Non ho seguito il filo di queste
associazioni né vi ho dato molto peso, tanto più che si era in quel clima di
mondanità e goliardìa tipico dei convegni accademici – solo un poco smorzato
dalla gravità del tema: Legacy of the
Holocaust. The World Before, the World After. Nel pomeriggio, alla
Università Jagellonica che ospitava la conferenza, Yvonne aveva parlato del
modo in cui i primi filmati girati dopo la liberazione hanno plasmato
l’immaginario cinematografico, e a seguire io avevo tenuto un breve intervento
sull’importanza dei generi cinematografici come criterio per studiare la
filmografia della Shoah.
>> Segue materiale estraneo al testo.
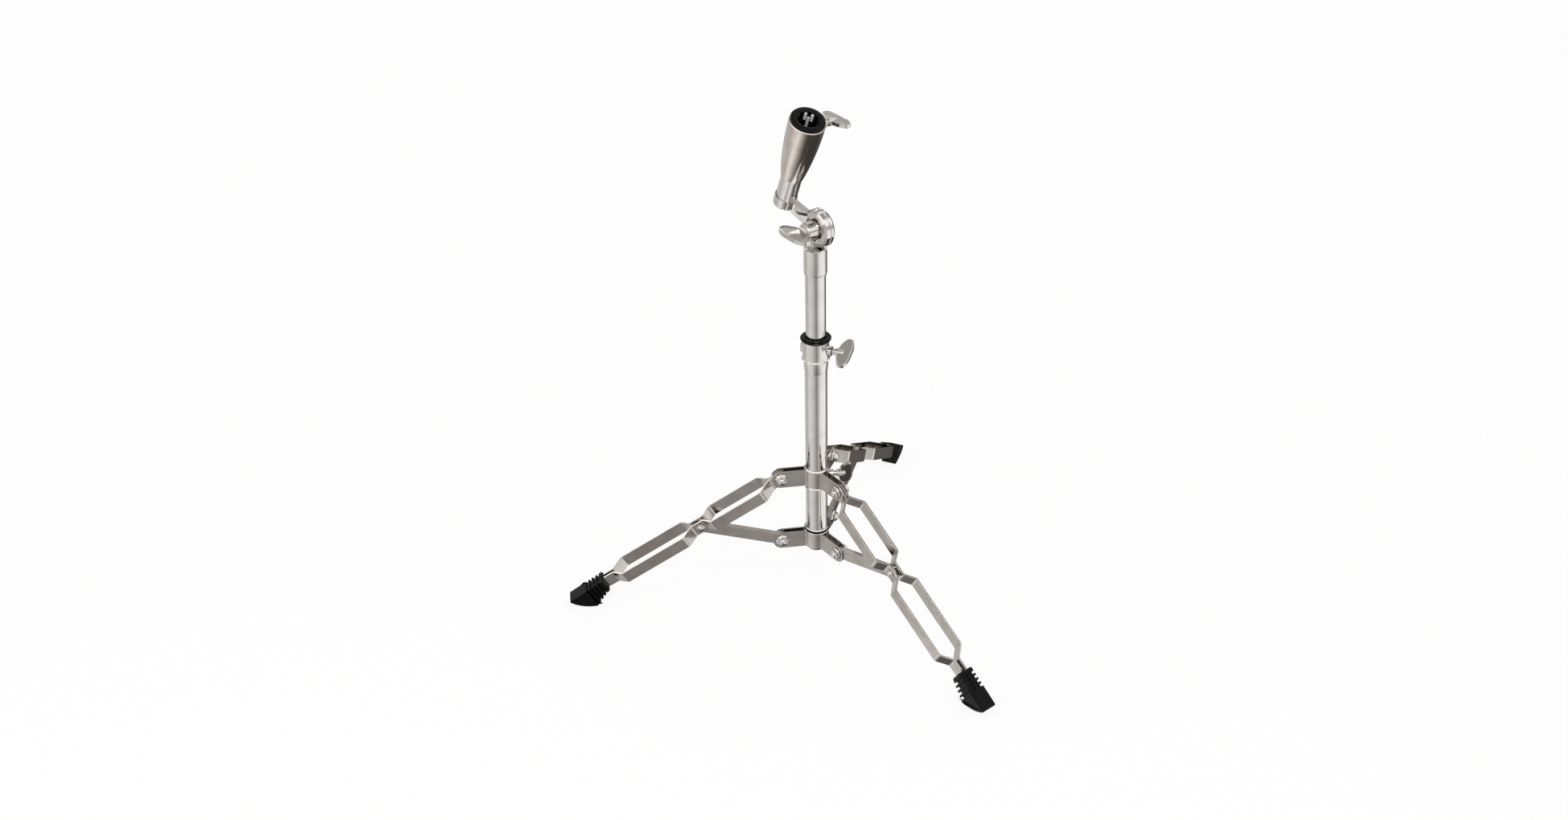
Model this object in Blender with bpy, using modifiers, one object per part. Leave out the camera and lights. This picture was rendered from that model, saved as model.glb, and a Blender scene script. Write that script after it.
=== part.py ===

Il giorno dopo, al mattino, ci
aspettava il luogo intorno al quale da anni orbitavano le nostre ossessioni
condivise: Oswiecim, la località che i tedeschi ribattezzarono,
irrevocabilmente e per l’eternità, Auschwitz. Meglio andarci in pullman che in treno,
scherza Marc. Lui, figlio di sopravvissuti, può permettersi questo umor nero. O
forse no? Non lo sa nemmeno lui, e nel dubbio si scusa. Poi aggiunge, quasi a
rincarare la dose: Speriamo solo che sul
muso del pullman non ci sia scritto “Auschwitz”. Questa è ben più di una
battuta, però. È l’ironia atroce, stridente, che è quasi connaturale al far
“turismo” in quello che fu il massimo centro di sterminio nazista.
* L’articolo prende spunto da un
viaggio realmente compiuto dall’Autore in Polonia.